Among the managers of the Dukes were Lasorda, Del Crandall, Bill Russell, Kevin Kennedy, Rick Dempsey, Terry Collins and Mike Scioscia.

==Replacement==
When the Dukes left Albuquerque in 2000, no replacement team had been found. In 2003, the Calgary Cannons were moved to Albuquerque as the Albuquerque Isotopes, a Triple-A affiliate of the Florida Marlins at the time. In 2009, the Isotopes became an affiliate of the Los Angeles Dodgers, reuniting Albuquerque's relationship with the Dodgers from 2009 until 2014. Since 2015, they have been the Triple-A affiliate of the Colorado Rockies.

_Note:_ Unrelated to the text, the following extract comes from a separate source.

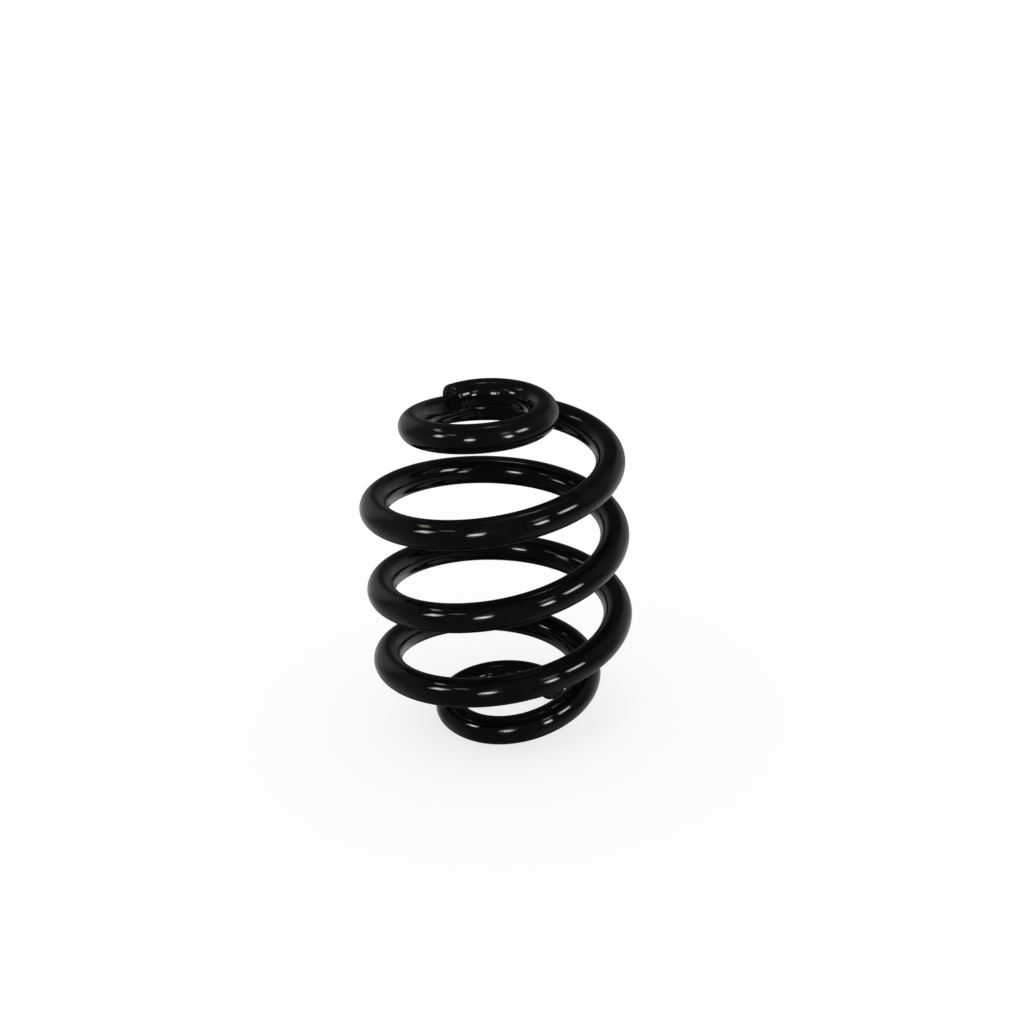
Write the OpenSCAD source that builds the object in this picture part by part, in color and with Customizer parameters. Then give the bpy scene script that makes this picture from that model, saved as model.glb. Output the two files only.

The Isotopes play at Isotopes Park, the completely renovated stadium that now stands at the site of the Dukes former home field, Albuquerque Sports Stadium. This award-winning stadium opened in 2003 and is shared with the University of New Mexico Lobos baseball team, hosting approximately 100 home games each year, as well as New Mexico United soccer team.